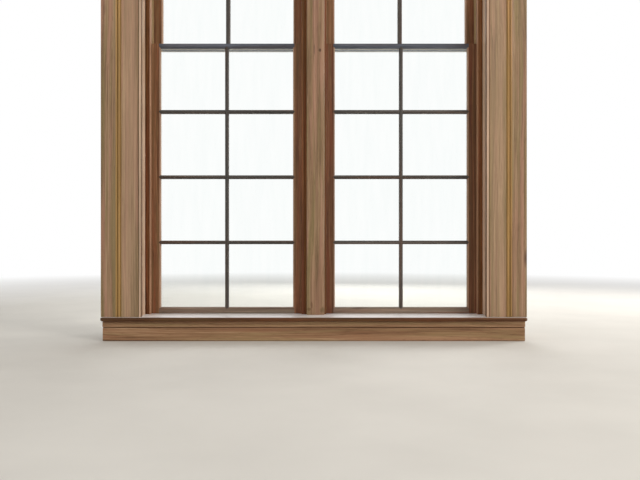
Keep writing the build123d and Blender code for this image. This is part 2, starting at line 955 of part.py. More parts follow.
# Stile, with mortises for the rails, the cord's groove and the pocket for its knot
def make_stile(sash, side):
    def place(s, t):
        return (sash.centre + side * (daylight_half_width + s), sash.room_face + t)

    foot = sash.daylight_bottom - sash.bottom_rail - (sash_thickness * sill_fall if sash.is_lower else 0)
    top = sash.daylight_top + sash.top_rail
    edge_x = sash.centre + side * sash_half_width
    groove_x = edge_x - side * cord_groove_depth / 2
    track = sash.room_face + sash_thickness / 2
    pocket_reach = sash_half_width - knot_place + knot_radius + knot_wall_gap
    with BuildPart() as stile:
        with BuildSketch(Plane.XY.offset(foot)):
            with BuildLine():
                draw_rebated_member(place, stile_width)
            make_face()
        extrude(amount=top - foot)
        if sash.is_lower:
            split(bisect_by=sill_bevel(), keep=Keep.TOP)
        with Locations((groove_x, track, top - knot_drop / 2)):
            Box(cord_groove_depth, cord_groove_width, knot_drop, mode=Mode.SUBTRACT)
        with Locations((groove_x, track, top - wheel_groove_length / 2)):
            Box(cord_groove_depth, wheel_groove_width, wheel_groove_length, mode=Mode.SUBTRACT)
        with BuildSketch(Plane.YZ.offset(edge_x)):
            with Locations((track, top - knot_drop)):
                Circle(knot_radius + knot_gap)
        extrude(amount=-side * pocket_reach, mode=Mode.SUBTRACT)
        for low, high in (bottom_tenon(sash, side), top_tenon(sash, side)):
            add(make_board(low, high), mode=Mode.SUBTRACT)
    return stile.part


# Where the bevelled lips of the two meeting rails face each other, by height
def meeting_face(height):
    rise = (height - upper_sash_bottom) / meeting_rail_height
    return bevel_lean * (2 * rise - 1)


# The lip that a meeting rail holds out towards the other sash, between the parting beads
def meeting_lip_points(sash):
    if sash.is_lower:
        edge = sash.room_face + sash_thickness
        low, high, gap = lower_daylight_top, lower_sash_top, -bevel_gap / 2
    else:
        edge = sash.room_face
        low, high, gap = upper_sash_bottom, upper_daylight_bottom - sticking_width, bevel_gap / 2
    return [
        (edge, low),
        (meeting_face(low) + gap, low),
        (meeting_face(high) + gap, high),
        (edge, high),
    ]


# Rail, coped over the stiles' mouldings, with its tenons
def make_rail(sash, stiles, is_bottom):
    sight = sash.daylight_bottom if is_bottom else sash.daylight_top
    outward = -1 if is_bottom else 1
    width = sash.bottom_rail if is_bottom else sash.top_rail
    is_meeting = is_bottom != sash.is_lower
    bevel_room = sash_thickness * sill_fall if sash.is_lower and is_bottom else 0
    reach = daylight_half_width + sticking_width + cope_overrun
    lip_reach = bead_reach - lip_end_gap
    tenon = bottom_tenon if is_bottom else top_tenon

    def place(s, t):
        return (sash.room_face + t, sight + outward * s)

    with BuildPart() as rail:
        with BuildSketch(Plane.YZ.offset(sash.centre - reach)):
            with BuildLine():
                if is_meeting and sash.is_lower:
                    draw_grooved_member(place, width)
                else:
                    draw_rebated_member(place, width + bevel_room)
            make_face()
        extrude(amount=2 * reach)
        if sash.is_lower and is_bottom:
            split(bisect_by=sill_bevel(), keep=Keep.TOP)
        for stile in stiles:
            add(stile, mode=Mode.SUBTRACT)
        if is_meeting:
            with BuildSketch(Plane.YZ.offset(sash.centre - lip_reach)):
                with BuildLine():
                    Polyline(meeting_lip_points(sash), close=True)
                make_face()
            extrude(amount=2 * lip_reach)
        for _, side in sides:
            add(make_board(*tenon(sash, side)))
    return rail.part


# Half of a muntin's section in the sketch's own plane: x from the middle, y from the room face
def draw_muntin_half(muntin_width):
    half = muntin_width / 2

    def place(s, t):
        return (half - s, t)

    draw_sticking(place)
    Polyline(
        place(0, glass_seat),
        place(rebate_width, glass_seat),
        place(rebate_width, sash_thickness),
        (0, sash_thickness),
        (0, 0),
        place(sticking_width, 0),
    )


def make_muntin(plane, length, muntin_width, neighbours):
    with BuildPart() as muntin:
        with BuildSketch(plane):
            with BuildLine():
                draw_muntin_half(muntin_width)
            make_face()
            mirror(about=Plane.YZ)
        extrude(amount=length)
        for neighbour in neighbours:
            add(neighbour, mode=Mode.SUBTRACT)
    return muntin.part


# One upright, coped over the rails, and short cross bars coped over the upright and the stiles
def make_muntins(sash, stiles, rails):
    overrun = sticking_width + cope_overrun
    foot = sash.daylight_bottom - overrun
    upright_plane = Plane(
        origin=(sash.centre, sash.room_face, foot), x_dir=(1, 0, 0), z_dir=(0, 0, 1)
    )
    upright_length = sash.daylight_top + overrun - foot
    upright = make_muntin(upright_plane, upright_length, sash.muntin_width, rails)
    outer = daylight_half_width + overrun
    muntins = [upright]
    for height in sash.bar_heights:
        for (_, side), stile in zip(sides, stiles):
            start_x = sash.centre + (0 if side > 0 else -outer)
            plane = Plane(
                origin=(start_x, sash.room_face, height), x_dir=(0, 0, -1), z_dir=(1, 0, 0)
            )
            muntins.append(
                make_muntin(plane, outer, sash.muntin_width, [upright, stile])
            )
    return muntins


# Panes, a little smaller than their rebates
def make_panes(sash):
    half_bar = sash.muntin_width / 2
    cover = rebate_width - glass_edge_gap
    front = sash.room_face + glass_seat
    lows = [sash.daylight_bottom] + [height + half_bar for height in sash.bar_heights]
    highs = [height - half_bar for height in sash.bar_heights] + [sash.daylight_top]
    panes = []
    for low, high in zip(lows, highs):
        for _, side in sides:
            near, far = sorted((
                sash.centre + side * (half_bar - cover),
                sash.centre + side * (daylight_half_width + cover),
            ))
            panes.append(
                make_board(
                    (near, front, low - cover),
                    (far, front + glass_thickness, high + cover),
                )
            )
    return panes


def save_sash(name, sash):
    stiles = [make_stile(sash, side) for _, side in sides]
    bottom_rail = make_rail(sash, stiles, True)
    top_rail = make_rail(sash, stiles, False)
    save_group(stiles, f"{name}_stiles")
    save(bottom_rail, f"{name}_bottom_rail")
    save(top_rail, f"{name}_top_rail")
    save_group(make_muntins(sash, stiles, [bottom_rail, top_rail]), f"{name}_muntins")
    save_group(make_panes(sash), f"{name}_panes")


# The four pulley stiles: window, side of the window, way the face looks, wheel size, weight form
Jamb = namedtuple("Jamb", "window side face_x facing pulley_radius is_mullion")
jambs = [
    Jamb("left", -1, -jamb_face, 1, jamb_pulley_radius, False),
    Jamb("left", 1, -mullion_half_width, -1, mullion_pulley_radius, True),
    Jamb("right", -1, mullion_half_width, 1, mullion_pulley_radius, True),
    Jamb("right", 1, jamb_face, -1, jamb_pulley_radius, False),
]
tracks = (
    ("lower", lower_track_middle, lower_sash_top, lower_weight_top),
    ("upper", upper_track_middle, upper_sash_top, upper_weight_top),
)


# Wall side and trim
sill = make_sill()
save(sill, "sill")
save(make_stool(), "stool")
save(make_apron(), "apron")
for name, side in sides:
    save(make_side_casing(side), f"{name}_casing")
    save(make_side_reveal_lining(side), f"{name}_reveal_lining")
save(make_head_casing(), "head_casing")
save(make_head_reveal_lining(), "head_reveal_lining")
save(make_mullion_casing(), "mullion_casing")

# Box frame
covers = [make_pocket_cover(jamb.face_x, jamb.facing) for jamb in jambs]
pulley_stiles = [
    make_pulley_stile(jamb.face_x, jamb.facing, jamb.pulley_radius, sill, cover)
    for jamb, cover in zip(jambs, covers)
]
save(pulley_stiles[0], "left_pulley_stile")
save_group(pulley_stiles[1:3], "mullion_pulley_stiles")
save(pulley_stiles[3], "right_pulley_stile")
save_group(covers, "pocket_covers")
save(make_head_jamb(), "head_jamb")
save_group(make_linings(stop_front, box_front, 0, sill), "inside_linings")
save_group(make_linings(box_back, outer_face, outer_lining_lap, sill), "outside_linings")
save_group([make_back_lining(side, sill) for _, side in sides], "back_linings")
save_group(make_parting_slips(), "parting_slips")
save_group(make_outer_mouldings(sill), "outer_mouldings")
window_centres = (-window_centre, window_centre)
save_group([bead for centre in window_centres for bead in make_stop_beads(centre)], "stop_beads")
save_group(
    [bead for centre in window_centres for bead in make_parting_beads(centre, sill)],
    "parting_beads",
)

# Sashes
for (window, _), centre in zip(sides, window_centres):
    save_sash(f"{window}_lower_sash", lower_sash(centre))
    save_sash(f"{window}_upper_sash", upper_sash(centre))

# Pulleys, weights and cords
cases = []
pins = []
weights = {}
cords = {}
for jamb in jambs:
    cord_out = track_half_width - cord_place
    sash_x = jamb.face_x + jamb.facing * cord_out
    knot_x = jamb.face_x + jamb.facing * (track_half_width - knot_place)
    axle_x = sash_x - jamb.facing * jamb.pulley_radius
    weight_x = axle_x - jamb.facing * jamb.pulley_radius
    place = "left" if jamb.side < 0 else "right"
    for track_name, track, sash_top, weight_top in tracks:
        cases.append(make_pulley_case(jamb.face_x, jamb.facing, track, jamb.pulley_radius))
        pins.append(make_pulley_pin(axle_x, track))
        wheel = make_pulley_wheel(axle_x, track, jamb.pulley_radius)
        save(wheel, f"{jamb.window}_{track_name}_{place}_pulley_wheel")
        sash_name = f"{jamb.window}_{track_name}"
        weight = make_weight(weight_x, track, weight_top, jamb.is_mullion)
        weights.setdefault(sash_name, []).append(weight)
        cord = make_cord(
            sash_x, knot_x, axle_x, weight_x, track, sash_top - knot_drop,
            weight_top - weight_knot_depth,
        )
        cords.setdefault(sash_name, []).append(cord)
save_group(cases, "pulley_cases")
save_group(pins, "pulley_pins")
for sash_name in weights:
    save_group(weights[sash_name], f"{sash_name}_weights")
    save_group(cords[sash_name], f"{sash_name}_cords")
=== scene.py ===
from math import cos, pi, radians, sin

import bmesh
import bpy
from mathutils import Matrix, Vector, noise


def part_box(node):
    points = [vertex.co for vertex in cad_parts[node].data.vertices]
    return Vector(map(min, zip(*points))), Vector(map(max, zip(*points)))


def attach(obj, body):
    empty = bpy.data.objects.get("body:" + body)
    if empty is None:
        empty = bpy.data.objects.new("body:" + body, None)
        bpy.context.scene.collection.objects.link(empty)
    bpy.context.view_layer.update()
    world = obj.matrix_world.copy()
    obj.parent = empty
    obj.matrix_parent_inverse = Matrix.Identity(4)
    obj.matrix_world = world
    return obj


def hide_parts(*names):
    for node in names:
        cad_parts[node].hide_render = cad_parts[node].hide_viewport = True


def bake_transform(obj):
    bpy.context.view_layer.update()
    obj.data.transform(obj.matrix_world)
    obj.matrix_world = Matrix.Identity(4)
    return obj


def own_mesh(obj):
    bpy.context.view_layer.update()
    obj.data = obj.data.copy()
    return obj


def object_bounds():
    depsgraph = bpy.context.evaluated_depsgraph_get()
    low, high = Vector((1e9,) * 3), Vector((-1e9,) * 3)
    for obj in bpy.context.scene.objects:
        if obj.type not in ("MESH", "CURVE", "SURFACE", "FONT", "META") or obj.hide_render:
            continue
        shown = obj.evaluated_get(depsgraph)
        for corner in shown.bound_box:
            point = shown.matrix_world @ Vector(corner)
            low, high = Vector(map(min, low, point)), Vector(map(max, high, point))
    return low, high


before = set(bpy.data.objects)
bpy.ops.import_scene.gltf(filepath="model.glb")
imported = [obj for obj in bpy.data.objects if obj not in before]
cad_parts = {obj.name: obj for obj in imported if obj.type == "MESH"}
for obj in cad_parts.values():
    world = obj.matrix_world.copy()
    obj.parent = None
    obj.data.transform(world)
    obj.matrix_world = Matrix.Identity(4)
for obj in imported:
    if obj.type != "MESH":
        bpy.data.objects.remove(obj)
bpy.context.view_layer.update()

windows = ("left", "right")
levels = ("lower", "upper")
scene = bpy.context.scene


# Camera
# The photograph's horizon and vanishing point lie a little above and left of its middle, so the
# camera looks level along +Y with a small shift.
photo_width = 640
vanishing_x = 316.3
vanishing_y = 234
photo_middle = (320, 240)
camera_lens = 42.98
camera_sensor = 36.0
camera_distance = 3.400
camera_side_step = 0.011
camera_above_stool = 0.3698


def make_camera():
    casing_low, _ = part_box("left_casing")
    stool_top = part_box("stool")[1].z
    data = bpy.data.cameras.new("photo_camera")
    data.lens = camera_lens
    data.sensor_width = camera_sensor
    data.shift_x = (photo_middle[0] - vanishing_x) / photo_width
    data.shift_y = (vanishing_y - photo_middle[1]) / photo_width
    camera = bpy.data.objects.new("photo_camera", data)
    camera.location = (
        camera_side_step, casing_low.y - camera_distance, stool_top + camera_above_stool,
    )
    camera.rotation_euler = (radians(90), 0, 0)
    scene.collection.objects.link(camera)
    scene.camera = camera


# Shader helpers
normal_samples = 4


def linear(colour):
    """A colour written as sRGB shares of 255, as the linear one that shaders take."""
    parts = [c / 255 for c in colour]
    parts = [p / 12.92 if p <= 0.04045 else ((p + 0.055) / 1.055) ** 2.4 for p in parts]
    return (*parts, 1.0)


def add_node(tree, kind, inputs=None, **settings):
    node = tree.nodes.new("ShaderNode" + kind)
    for key, value in settings.items():
        setattr(node, key, value)
    for key, value in (inputs or {}).items():
        if isinstance(value, bpy.types.NodeSocket):
            tree.links.new(value, node.inputs[key])
        else:
            node.inputs[key].default_value = value
    return node


def calc(tree, operation, a, b=0.0):
    return add_node(tree, "Math", {0: a, 1: b}, operation=operation).outputs[0]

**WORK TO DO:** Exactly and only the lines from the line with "track, weight_top, jamb.is_mullion)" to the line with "before = set(bpy.data.objects)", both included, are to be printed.

**ANSWER TO THIS EXERCISE:**
        weight = make_weight(weight_x, track, weight_top, jamb.is_mullion)
        weights.setdefault(sash_name, []).append(weight)
        cord = make_cord(
            sash_x, knot_x, axle_x, weight_x, track, sash_top - knot_drop,
            weight_top - weight_knot_depth,
        )
        cords.setdefault(sash_name, []).append(cord)
save_group(cases, "pulley_cases")
save_group(pins, "pulley_pins")
for sash_name in weights:
    save_group(weights[sash_name], f"{sash_name}_weights")
    save_group(cords[sash_name], f"{sash_name}_cords")
=== scene.py ===
from math import cos, pi, radians, sin

import bmesh
import bpy
from mathutils import Matrix, Vector, noise


def part_box(node):
    points = [vertex.co for vertex in cad_parts[node].data.vertices]
    return Vector(map(min, zip(*points))), Vector(map(max, zip(*points)))


def attach(obj, body):
    empty = bpy.data.objects.get("body:" + body)
    if empty is None:
        empty = bpy.data.objects.new("body:" + body, None)
        bpy.context.scene.collection.objects.link(empty)
    bpy.context.view_layer.update()
    world = obj.matrix_world.copy()
    obj.parent = empty
    obj.matrix_parent_inverse = Matrix.Identity(4)
    obj.matrix_world = world
    return obj


def hide_parts(*names):
    for node in names:
        cad_parts[node].hide_render = cad_parts[node].hide_viewport = True


def bake_transform(obj):
    bpy.context.view_layer.update()
    obj.data.transform(obj.matrix_world)
    obj.matrix_world = Matrix.Identity(4)
    return obj


def own_mesh(obj):
    bpy.context.view_layer.update()
    obj.data = obj.data.copy()
    return obj


def object_bounds():
    depsgraph = bpy.context.evaluated_depsgraph_get()
    low, high = Vector((1e9,) * 3), Vector((-1e9,) * 3)
    for obj in bpy.context.scene.objects:
        if obj.type not in ("MESH", "CURVE", "SURFACE", "FONT", "META") or obj.hide_render:
            continue
        shown = obj.evaluated_get(depsgraph)
        for corner in shown.bound_box:
            point = shown.matrix_world @ Vector(corner)
            low, high = Vector(map(min, low, point)), Vector(map(max, high, point))
    return low, high


before = set(bpy.data.objects)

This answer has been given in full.